What is needed: Lines containing "each" are to be counted. Report the count alone.

-------

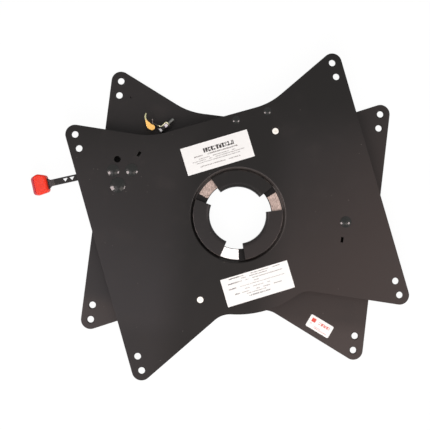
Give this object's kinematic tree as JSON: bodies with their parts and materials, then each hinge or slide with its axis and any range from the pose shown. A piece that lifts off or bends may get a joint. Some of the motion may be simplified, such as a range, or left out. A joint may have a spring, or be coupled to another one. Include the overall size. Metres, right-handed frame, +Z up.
{
  "type": "swivel seat base",
  "caption": "Swivel base for a vehicle seat: two waisted steel plates turning on a rolled collar, with a cable opening, lock ring and side release lever.",
  "frame": {"origin": "turning axis, at the underside of the lower plate", "axes": "+Z up along the turning axis, +X and +Y along the bolt rows of the lower plate, the lever on the -X side"},
  "size_m": [0.5892, 0.5244, 0.0392],
  "materials": {
    "black_paint": "semi-matt powder coat",
    "black_steel": "semi-matt",
    "rivet_black": "gloss",
    "bright_zinc": "bright zinc plate",
    "yellow_zinc": "yellow zinc plate",
    "spring_steel": "drawn wire",
    "bearing_plastic": "smooth",
    "glide_nylon": "smooth",
    "black_rubber": "matt",
    "red_grip": "satin"
  },
  "bodies": {
    "base": {"base_plate": "black_paint", "bearing_ring": "bearing_plastic", "lock_ring": "black_steel", "lock_ring_rivets": "bright_zinc", "catch_bracket": "black_steel", "catch_hook": "yellow_zinc", "hook_post": "yellow_zinc", "catch_spring": "spring_steel", "adjuster_bolt": "bright_zinc", "adjuster_nut": "bright_zinc", "adjuster_bush": "black_rubber"},
    "top": {"top_plate": "black_paint", "lever_pivot": "rivet_black", "pivot_spacer": "bright_zinc", "pivot_washer": "bright_zinc", "guide_rivet": "rivet_black", "guide_bracket": "black_steel", "spring_post": "rivet_black", "return_spring": "spring_steel", "stop_rivet": "rivet_black", "stop_bracket": "black_steel", "hole_plugs": "rivet_black", "glide_post_left": "glide_nylon", "glide_post_right": "glide_nylon", "glide_screws": "bright_zinc"},
    "lever": {"release_lever": "black_steel", "lever_grip": "red_grip"}
  },
  "joints": [
    {"name": "swivel", "type": "hinge", "parent": "base", "child": "top", "pos_m": [0, 0, 0.03], "axis": [0, 0, 1], "continuous": true},
    {"name": "lever", "type": "hinge", "parent": "top", "child": "lever", "pos_m": [-0.1944, 0.04345, 0.027], "axis": [0, 0, 1], "range_deg": [0, 8], "stiffness_Nm_per_rad": 3, "springref_deg": -20.05, "deforming": ["return_spring"]}
  ]
}
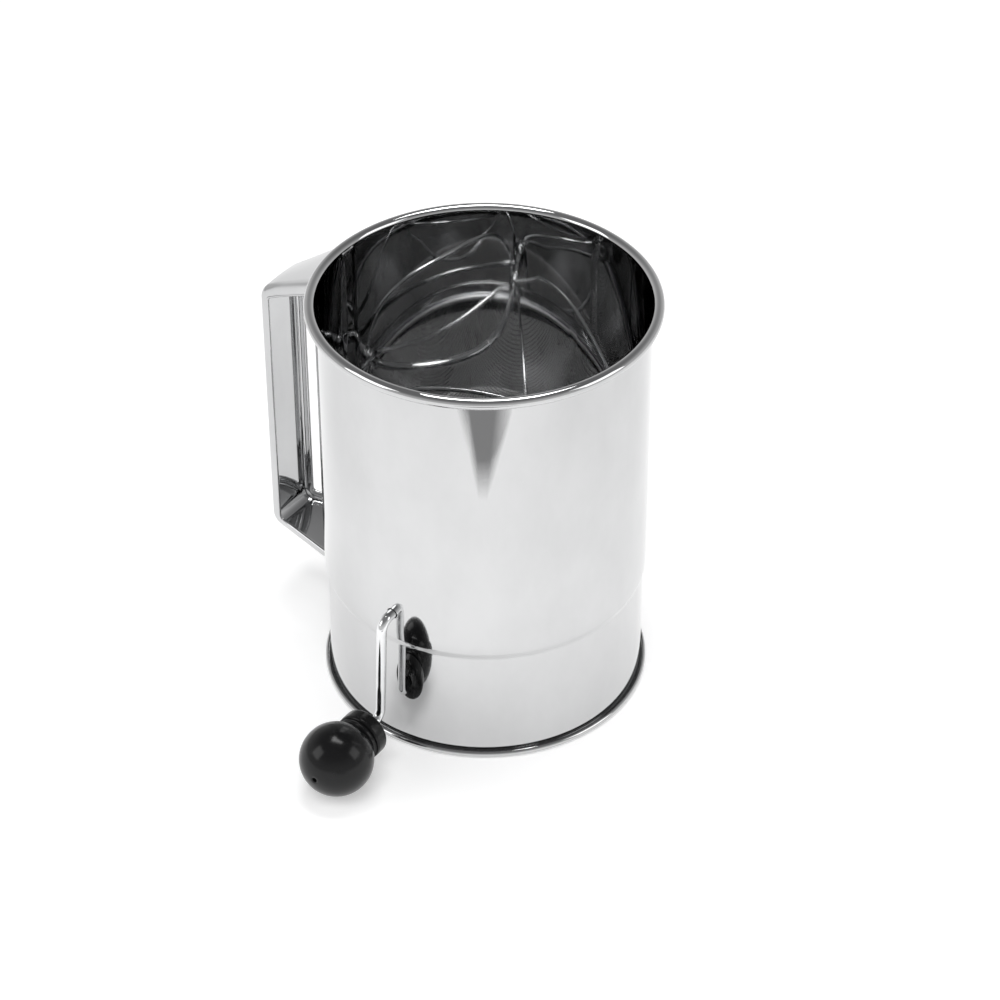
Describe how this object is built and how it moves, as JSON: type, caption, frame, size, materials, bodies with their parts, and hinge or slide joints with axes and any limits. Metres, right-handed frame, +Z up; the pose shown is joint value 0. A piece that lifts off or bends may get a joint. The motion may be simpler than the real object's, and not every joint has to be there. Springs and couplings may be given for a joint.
{
  "type": "flour sifter",
  "caption": "Hand-crank flour sifter: polished sheet can with a strap handle, a bowl-shaped wire screen and a wire agitator turned by a side crank with a free ball knob.",
  "frame": {"origin": "middle of the bottom of the whole object's box, on the surface that the can stands on", "axes": "+Z up along the can's axis, -Y the way the crank and its knob leave the can, -X the way the handle leaves it"},
  "size_m": [0.1586, 0.1732, 0.165],
  "materials": {
    "polished_steel": "mirror-polished stainless sheet with fine drawing marks",
    "bright_wire": "bright drawn steel wire",
    "wire_cloth": "plain woven fine steel wire",
    "black_knob": "moulded gloss black"
  },
  "bodies": {
    "can": {"barrel": "polished_steel", "rim_wire": "bright_wire", "handle_strap": "polished_steel", "screen_hoop": "polished_steel", "screen_clamp_ring": "polished_steel", "screen_cloth": "wire_cloth"},
    "crank": {"crank_rod": "bright_wire", "agitator_bow_1": "bright_wire", "agitator_bow_2": "bright_wire", "agitator_bow_3": "bright_wire", "agitator_bow_4": "bright_wire", "front_spacer": "polished_steel", "rear_spacer": "polished_steel", "rear_washer": "polished_steel", "rear_push_nut": "polished_steel"},
    "knob": {"knob": "black_knob"}
  },
  "joints": [
    {"name": "crank_spin", "type": "hinge", "parent": "can", "child": "crank", "pos_m": [0.0149, -0.0385, 0.0608], "axis": [0, 1, 0], "continuous": true},
    {"name": "knob_spin", "type": "hinge", "parent": "crank", "child": "knob", "pos_m": [0.01308, -0.0727, 0.01464], "axis": [0, 1, 0], "continuous": true}
  ]
}
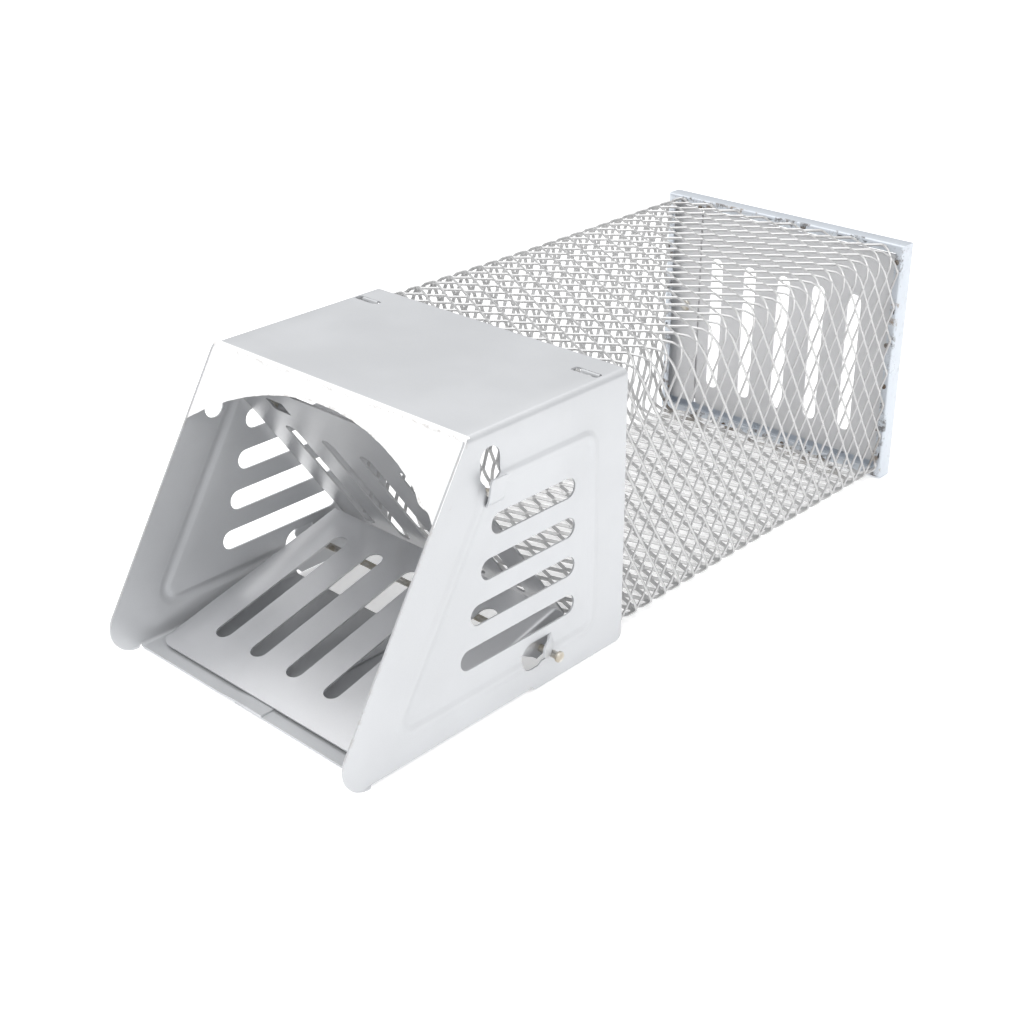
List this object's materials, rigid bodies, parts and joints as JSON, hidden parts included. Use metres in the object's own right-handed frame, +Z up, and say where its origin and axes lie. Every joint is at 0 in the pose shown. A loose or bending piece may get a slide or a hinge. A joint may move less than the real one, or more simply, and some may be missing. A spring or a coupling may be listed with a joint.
{
  "type": "live catch trap",
  "caption": "Reusable live catch trap: folded sheet head with see-saw treadle and one-way gate, expanded-metal cage and a framed end with a hinged release door.",
  "frame": {"origin": "centre of the footprint on the ground", "axes": "+Z up, +Y from the mouth towards the framed end, +X towards the right side plate seen from behind the trap"},
  "size_m": [0.151, 0.36, 0.1184],
  "materials": {
    "silver_paint": "satin silver paint, lightly scuffed at edges",
    "mesh_zinc": "satin silver coated expanded steel",
    "galvanised": "smooth bluish zinc with rust specks at the joints",
    "wire_steel": "drawn wire, cut and peened ends"
  },
  "bodies": {
    "trap_body": {"head_shell": "silver_paint", "entrance_lintel": "silver_paint", "cage_top": "mesh_zinc", "cage_left": "mesh_zinc", "cage_right": "mesh_zinc", "cage_bottom": "mesh_zinc", "frame_top": "galvanised", "frame_bottom": "galvanised", "frame_left": "galvanised", "frame_right": "galvanised", "door_jamb": "silver_paint", "door_hinge_pin": "wire_steel", "hinge_lugs": "galvanised", "latch_rivet": "wire_steel"},
    "see_saw": {"treadle": "silver_paint", "treadle_axle": "wire_steel"},
    "gate_flap": {"gate": "silver_paint", "gate_rod": "wire_steel"},
    "release_door": {"end_door": "silver_paint", "door_knuckles": "wire_steel"},
    "latch": {"latch_button": "galvanised"}
  },
  "joints": [
    {"name": "treadle_tilt", "type": "hinge", "parent": "trap_body", "child": "see_saw", "pos_m": [0, -0.07333, 0.013], "axis": [-1, 0, 0], "range_deg": [0, 65]},
    {"name": "gate_swing", "type": "hinge", "parent": "trap_body", "child": "gate_flap", "pos_m": [0, -0.10653, 0.094], "axis": [1, 0, 0], "range_deg": [0, 60]},
    {"name": "door_swing", "type": "hinge", "parent": "trap_body", "child": "release_door", "pos_m": [0.0615, 0.17785, 0.059], "axis": [0, 0, -1], "range_deg": [0, 110]},
    {"name": "latch_turn", "type": "hinge", "parent": "trap_body", "child": "latch", "pos_m": [-0.0576, 0.17665, 0.059], "axis": [0, 1, 0], "range_deg": [0, 90]}
  ]
}
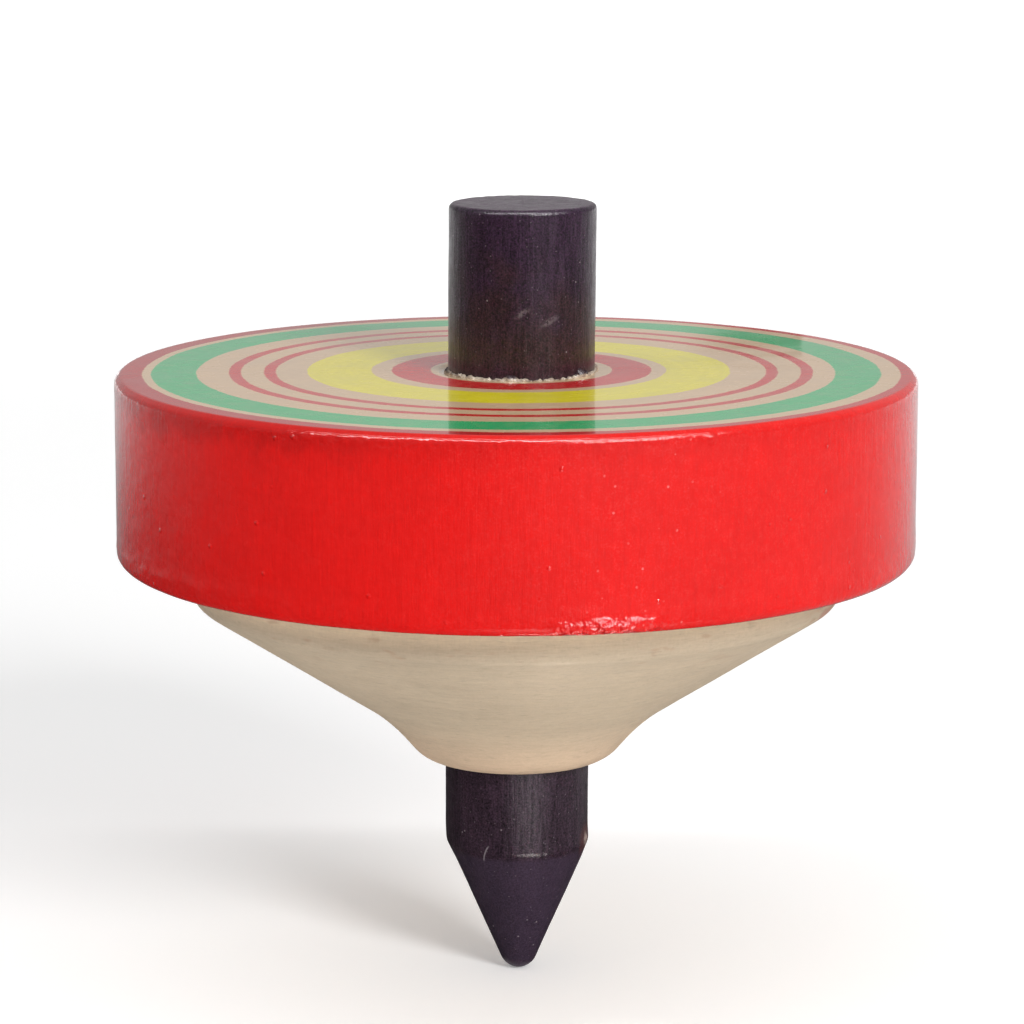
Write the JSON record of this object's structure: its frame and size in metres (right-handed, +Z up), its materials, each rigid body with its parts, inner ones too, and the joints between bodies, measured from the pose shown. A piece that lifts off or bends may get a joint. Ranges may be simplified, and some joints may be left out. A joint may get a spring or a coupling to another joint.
{
  "type": "spinning top",
  "caption": "Hand-spun wooden top: flat painted disc with a conical underside on a through spindle with a pointed lower end.",
  "frame": {"origin": "the point that the top spins on, at the lower tip of the spindle", "axes": "+Z up the spin axis, from the tip to the finger end of the spindle; the part is round, so +X and +Y are any two directions across it"},
  "size_m": [0.065, 0.065, 0.0639],
  "materials": {
    "painted_hardwood": "pale close-grained hardwood; glossy red lacquer on the rim, red, yellow and green rings under clear gloss on the flat face, bare sanded wood underneath",
    "stained_hardwood": "dowel stained dark aubergine under a thin satin lacquer"
  },
  "bodies": {
    "root": {"disc_body": "painted_hardwood", "spindle": "stained_hardwood"}
  },
  "joints": []
}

-------

Final answer: 2